#### Requirements
Write out every line of the material exactly as it appears.
-- START Material shown --
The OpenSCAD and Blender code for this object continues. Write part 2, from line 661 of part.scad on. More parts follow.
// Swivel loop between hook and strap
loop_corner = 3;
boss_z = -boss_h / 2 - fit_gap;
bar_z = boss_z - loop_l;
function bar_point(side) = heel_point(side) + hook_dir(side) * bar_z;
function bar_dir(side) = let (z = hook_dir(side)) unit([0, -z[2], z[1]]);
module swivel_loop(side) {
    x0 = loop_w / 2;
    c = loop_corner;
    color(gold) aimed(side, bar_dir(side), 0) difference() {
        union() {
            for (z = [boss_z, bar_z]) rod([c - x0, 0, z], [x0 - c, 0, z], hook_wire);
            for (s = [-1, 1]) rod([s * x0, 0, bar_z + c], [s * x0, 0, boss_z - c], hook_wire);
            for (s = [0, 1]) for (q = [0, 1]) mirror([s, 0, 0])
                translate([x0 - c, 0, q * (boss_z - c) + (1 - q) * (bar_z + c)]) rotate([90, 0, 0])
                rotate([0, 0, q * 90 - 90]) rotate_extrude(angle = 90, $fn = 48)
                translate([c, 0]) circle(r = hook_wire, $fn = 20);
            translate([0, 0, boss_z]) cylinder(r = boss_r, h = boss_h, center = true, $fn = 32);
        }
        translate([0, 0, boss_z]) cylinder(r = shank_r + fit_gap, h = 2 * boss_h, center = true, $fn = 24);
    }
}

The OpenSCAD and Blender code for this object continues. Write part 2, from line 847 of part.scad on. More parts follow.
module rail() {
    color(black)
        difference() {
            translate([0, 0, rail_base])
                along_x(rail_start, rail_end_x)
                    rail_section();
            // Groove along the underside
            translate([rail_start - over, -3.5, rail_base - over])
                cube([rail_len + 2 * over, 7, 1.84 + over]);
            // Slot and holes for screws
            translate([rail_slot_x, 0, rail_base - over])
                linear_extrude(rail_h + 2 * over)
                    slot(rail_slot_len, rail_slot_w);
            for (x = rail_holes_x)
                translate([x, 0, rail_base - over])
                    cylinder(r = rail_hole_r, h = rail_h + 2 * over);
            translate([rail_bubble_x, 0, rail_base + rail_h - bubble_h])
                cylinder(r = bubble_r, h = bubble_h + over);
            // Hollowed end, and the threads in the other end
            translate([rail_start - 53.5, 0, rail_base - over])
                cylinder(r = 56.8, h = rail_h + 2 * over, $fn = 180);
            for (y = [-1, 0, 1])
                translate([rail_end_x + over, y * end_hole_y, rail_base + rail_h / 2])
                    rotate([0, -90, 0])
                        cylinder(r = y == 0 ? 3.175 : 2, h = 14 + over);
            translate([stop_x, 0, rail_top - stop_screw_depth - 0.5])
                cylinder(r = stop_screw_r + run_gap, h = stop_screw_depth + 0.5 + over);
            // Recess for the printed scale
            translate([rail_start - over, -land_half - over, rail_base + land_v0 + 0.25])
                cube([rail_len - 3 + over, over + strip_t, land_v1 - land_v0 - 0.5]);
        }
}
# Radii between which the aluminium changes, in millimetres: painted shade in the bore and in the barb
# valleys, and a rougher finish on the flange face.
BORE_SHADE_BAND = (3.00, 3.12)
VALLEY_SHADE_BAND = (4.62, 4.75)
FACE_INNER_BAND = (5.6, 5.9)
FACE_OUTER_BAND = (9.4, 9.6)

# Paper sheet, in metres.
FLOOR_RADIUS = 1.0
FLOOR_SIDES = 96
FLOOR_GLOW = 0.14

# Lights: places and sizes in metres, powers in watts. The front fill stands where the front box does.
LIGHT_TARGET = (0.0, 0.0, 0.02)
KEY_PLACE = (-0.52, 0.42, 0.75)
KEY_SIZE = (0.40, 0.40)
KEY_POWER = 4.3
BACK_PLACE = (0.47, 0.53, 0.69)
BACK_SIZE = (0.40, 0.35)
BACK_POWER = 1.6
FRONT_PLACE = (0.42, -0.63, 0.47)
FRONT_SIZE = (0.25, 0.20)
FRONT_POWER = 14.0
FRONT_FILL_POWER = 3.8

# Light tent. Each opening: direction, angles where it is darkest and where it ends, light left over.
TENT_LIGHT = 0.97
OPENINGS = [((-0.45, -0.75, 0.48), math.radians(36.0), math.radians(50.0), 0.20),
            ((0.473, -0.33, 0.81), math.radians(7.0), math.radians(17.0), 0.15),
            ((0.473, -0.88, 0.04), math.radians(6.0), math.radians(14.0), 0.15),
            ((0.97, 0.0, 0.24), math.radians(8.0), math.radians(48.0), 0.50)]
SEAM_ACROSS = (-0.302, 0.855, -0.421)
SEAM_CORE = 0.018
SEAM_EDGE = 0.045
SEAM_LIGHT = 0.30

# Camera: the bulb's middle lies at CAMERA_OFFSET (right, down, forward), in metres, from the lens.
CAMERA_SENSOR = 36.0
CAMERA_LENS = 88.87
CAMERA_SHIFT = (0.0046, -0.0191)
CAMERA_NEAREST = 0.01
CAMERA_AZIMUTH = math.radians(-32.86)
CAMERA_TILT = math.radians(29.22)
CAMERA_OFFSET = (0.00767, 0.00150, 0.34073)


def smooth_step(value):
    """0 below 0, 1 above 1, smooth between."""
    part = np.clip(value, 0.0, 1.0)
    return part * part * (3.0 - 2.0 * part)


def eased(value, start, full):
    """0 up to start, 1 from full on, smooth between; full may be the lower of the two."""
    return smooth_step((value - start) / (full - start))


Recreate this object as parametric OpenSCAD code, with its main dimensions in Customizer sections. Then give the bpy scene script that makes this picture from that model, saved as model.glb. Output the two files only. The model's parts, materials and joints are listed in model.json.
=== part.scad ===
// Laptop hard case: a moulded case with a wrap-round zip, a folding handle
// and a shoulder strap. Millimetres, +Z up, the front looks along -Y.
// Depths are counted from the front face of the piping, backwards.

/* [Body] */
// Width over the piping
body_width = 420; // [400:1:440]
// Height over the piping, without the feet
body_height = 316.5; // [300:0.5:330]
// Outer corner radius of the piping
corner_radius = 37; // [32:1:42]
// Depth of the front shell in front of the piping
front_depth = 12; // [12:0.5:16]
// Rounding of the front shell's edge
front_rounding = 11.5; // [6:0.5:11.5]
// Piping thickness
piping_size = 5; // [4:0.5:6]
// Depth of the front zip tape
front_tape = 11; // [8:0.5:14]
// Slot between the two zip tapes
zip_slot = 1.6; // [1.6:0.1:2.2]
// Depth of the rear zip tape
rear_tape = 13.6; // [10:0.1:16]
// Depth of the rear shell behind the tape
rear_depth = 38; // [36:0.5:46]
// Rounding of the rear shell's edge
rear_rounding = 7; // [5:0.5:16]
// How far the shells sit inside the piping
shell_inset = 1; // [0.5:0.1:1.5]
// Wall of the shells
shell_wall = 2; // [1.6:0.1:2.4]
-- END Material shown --
#### Solution to this problem
The OpenSCAD and Blender code for this object continues. Write part 2, from line 661 of part.scad on. More parts follow.
// Swivel loop between hook and strap
loop_corner = 3;
boss_z = -boss_h / 2 - fit_gap;
bar_z = boss_z - loop_l;
function bar_point(side) = heel_point(side) + hook_dir(side) * bar_z;
function bar_dir(side) = let (z = hook_dir(side)) unit([0, -z[2], z[1]]);
module swivel_loop(side) {
    x0 = loop_w / 2;
    c = loop_corner;
    color(gold) aimed(side, bar_dir(side), 0) difference() {
        union() {
            for (z = [boss_z, bar_z]) rod([c - x0, 0, z], [x0 - c, 0, z], hook_wire);
            for (s = [-1, 1]) rod([s * x0, 0, bar_z + c], [s * x0, 0, boss_z - c], hook_wire);
            for (s = [0, 1]) for (q = [0, 1]) mirror([s, 0, 0])
                translate([x0 - c, 0, q * (boss_z - c) + (1 - q) * (bar_z + c)]) rotate([90, 0, 0])
                rotate([0, 0, q * 90 - 90]) rotate_extrude(angle = 90, $fn = 48)
                translate([c, 0]) circle(r = hook_wire, $fn = 20);
            translate([0, 0, boss_z]) cylinder(r = boss_r, h = boss_h, center = true, $fn = 32);
        }
        translate([0, 0, boss_z]) cylinder(r = shank_r + fit_gap, h = 2 * boss_h, center = true, $fn = 24);
    }
}

The OpenSCAD and Blender code for this object continues. Write part 2, from line 847 of part.scad on. More parts follow.
module rail() {
    color(black)
        difference() {
            translate([0, 0, rail_base])
                along_x(rail_start, rail_end_x)
                    rail_section();
            // Groove along the underside
            translate([rail_start - over, -3.5, rail_base - over])
                cube([rail_len + 2 * over, 7, 1.84 + over]);
            // Slot and holes for screws
            translate([rail_slot_x, 0, rail_base - over])
                linear_extrude(rail_h + 2 * over)
                    slot(rail_slot_len, rail_slot_w);
            for (x = rail_holes_x)
                translate([x, 0, rail_base - over])
                    cylinder(r = rail_hole_r, h = rail_h + 2 * over);
            translate([rail_bubble_x, 0, rail_base + rail_h - bubble_h])
                cylinder(r = bubble_r, h = bubble_h + over);
            // Hollowed end, and the threads in the other end
            translate([rail_start - 53.5, 0, rail_base - over])
                cylinder(r = 56.8, h = rail_h + 2 * over, $fn = 180);
            for (y = [-1, 0, 1])
                translate([rail_end_x + over, y * end_hole_y, rail_base + rail_h / 2])
                    rotate([0, -90, 0])
                        cylinder(r = y == 0 ? 3.175 : 2, h = 14 + over);
            translate([stop_x, 0, rail_top - stop_screw_depth - 0.5])
                cylinder(r = stop_screw_r + run_gap, h = stop_screw_depth + 0.5 + over);
            // Recess for the printed scale
            translate([rail_start - over, -land_half - over, rail_base + land_v0 + 0.25])
                cube([rail_len - 3 + over, over + strip_t, land_v1 - land_v0 - 0.5]);
        }
}
# Radii between which the aluminium changes, in millimetres: painted shade in the bore and in the barb
# valleys, and a rougher finish on the flange face.
BORE_SHADE_BAND = (3.00, 3.12)
VALLEY_SHADE_BAND = (4.62, 4.75)
FACE_INNER_BAND = (5.6, 5.9)
FACE_OUTER_BAND = (9.4, 9.6)

# Paper sheet, in metres.
FLOOR_RADIUS = 1.0
FLOOR_SIDES = 96
FLOOR_GLOW = 0.14

# Lights: places and sizes in metres, powers in watts. The front fill stands where the front box does.
LIGHT_TARGET = (0.0, 0.0, 0.02)
KEY_PLACE = (-0.52, 0.42, 0.75)
KEY_SIZE = (0.40, 0.40)
KEY_POWER = 4.3
BACK_PLACE = (0.47, 0.53, 0.69)
BACK_SIZE = (0.40, 0.35)
BACK_POWER = 1.6
FRONT_PLACE = (0.42, -0.63, 0.47)
FRONT_SIZE = (0.25, 0.20)
FRONT_POWER = 14.0
FRONT_FILL_POWER = 3.8

# Light tent. Each opening: direction, angles where it is darkest and where it ends, light left over.
TENT_LIGHT = 0.97
OPENINGS = [((-0.45, -0.75, 0.48), math.radians(36.0), math.radians(50.0), 0.20),
            ((0.473, -0.33, 0.81), math.radians(7.0), math.radians(17.0), 0.15),
            ((0.473, -0.88, 0.04), math.radians(6.0), math.radians(14.0), 0.15),
            ((0.97, 0.0, 0.24), math.radians(8.0), math.radians(48.0), 0.50)]
SEAM_ACROSS = (-0.302, 0.855, -0.421)
SEAM_CORE = 0.018
SEAM_EDGE = 0.045
SEAM_LIGHT = 0.30

# Camera: the bulb's middle lies at CAMERA_OFFSET (right, down, forward), in metres, from the lens.
CAMERA_SENSOR = 36.0
CAMERA_LENS = 88.87
CAMERA_SHIFT = (0.0046, -0.0191)
CAMERA_NEAREST = 0.01
CAMERA_AZIMUTH = math.radians(-32.86)
CAMERA_TILT = math.radians(29.22)
CAMERA_OFFSET = (0.00767, 0.00150, 0.34073)


def smooth_step(value):
    """0 below 0, 1 above 1, smooth between."""
    part = np.clip(value, 0.0, 1.0)
    return part * part * (3.0 - 2.0 * part)


def eased(value, start, full):
    """0 up to start, 1 from full on, smooth between; full may be the lower of the two."""
    return smooth_step((value - start) / (full - start))


Recreate this object as parametric OpenSCAD code, with its main dimensions in Customizer sections. Then give the bpy scene script that makes this picture from that model, saved as model.glb. Output the two files only. The model's parts, materials and joints are listed in model.json.
=== part.scad ===
// Laptop hard case: a moulded case with a wrap-round zip, a folding handle
// and a shoulder strap. Millimetres, +Z up, the front looks along -Y.
// Depths are counted from the front face of the piping, backwards.

/* [Body] */
// Width over the piping
body_width = 420; // [400:1:440]
// Height over the piping, without the feet
body_height = 316.5; // [300:0.5:330]
// Outer corner radius of the piping
corner_radius = 37; // [32:1:42]
// Depth of the front shell in front of the piping
front_depth = 12; // [12:0.5:16]
// Rounding of the front shell's edge
front_rounding = 11.5; // [6:0.5:11.5]
// Piping thickness
piping_size = 5; // [4:0.5:6]
// Depth of the front zip tape
front_tape = 11; // [8:0.5:14]
// Slot between the two zip tapes
zip_slot = 1.6; // [1.6:0.1:2.2]
// Depth of the rear zip tape
rear_tape = 13.6; // [10:0.1:16]
// Depth of the rear shell behind the tape
rear_depth = 38; // [36:0.5:46]
// Rounding of the rear shell's edge
rear_rounding = 7; // [5:0.5:16]
// How far the shells sit inside the piping
shell_inset = 1; // [0.5:0.1:1.5]
// Wall of the shells
shell_wall = 2; // [1.6:0.1:2.4]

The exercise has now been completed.